Pirlimpsiquice serviu também para nós como catalisador de criações coletivas. Não somente nos exercícios teatrais, mas durante a avaliação final, quando usamos alguns neologismos presentes no texto para pensarmos a educação, não só a artística: Indesfecho, descreviver, inconfuso, tresentortar, perguntatividades, transvivendo, milmaravilhoso. Com esses neologismos pudemos pensar uma face da educação que não trabalha com fundamentos ou objetivos. Experimentar nunca é uma questão de início e fim, como diz o próprio texto. É sempre pelo meio que se experimenta; entre o texto e o leitor, entre dois atores, entre os atores e a platéia, entre pessoas que participam de exercícios teatrais. E se as coisas não tem fundamento, aprender torna-se o ato de inventar, a si mesmo e o mundo. Pura criação.

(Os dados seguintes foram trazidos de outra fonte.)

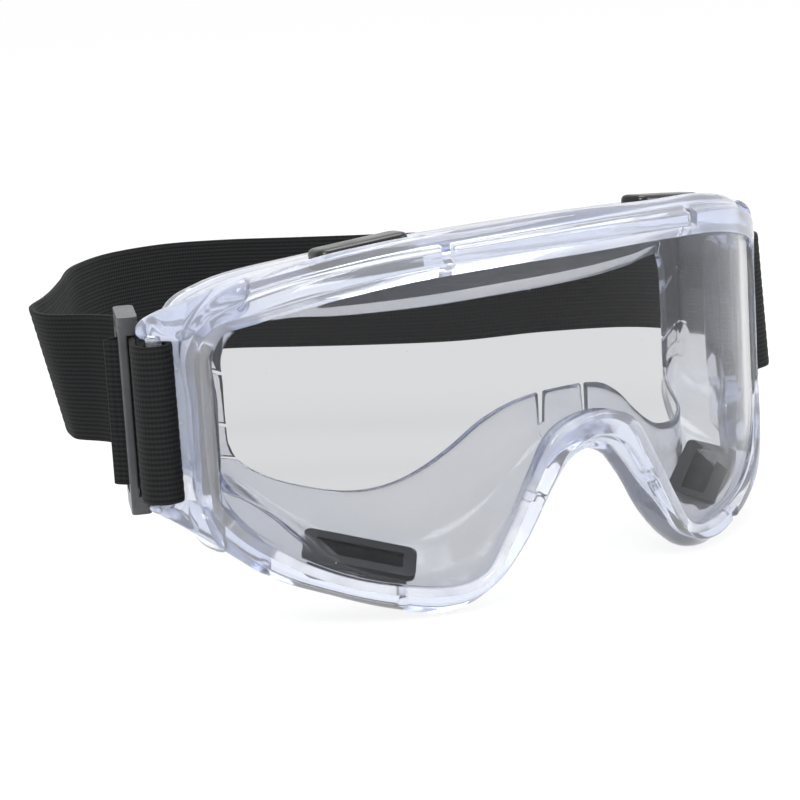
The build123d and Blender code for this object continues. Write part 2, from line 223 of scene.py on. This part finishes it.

Mas não se cria do nada. É preciso tomar o mundo, a nós mesmos, como matéria para a criação. Não aprendemos com frases feitas e discursos prontos, mas no indesfecho, no inconfuso do que ainda está por ser criado. Assim não há limite entre a arte e a vida, entre a verdade e a fantasia. Criar é confundir ator e personagem, ou seja, tornar-se a personagem personificante: “Ah, a gente: protagonistas, outros atores, as figurantes figuras, mas personagens personificantes. Assim perpassando, como a de nunca naturalidade, entrante própria, a valente vida estrepuxada.”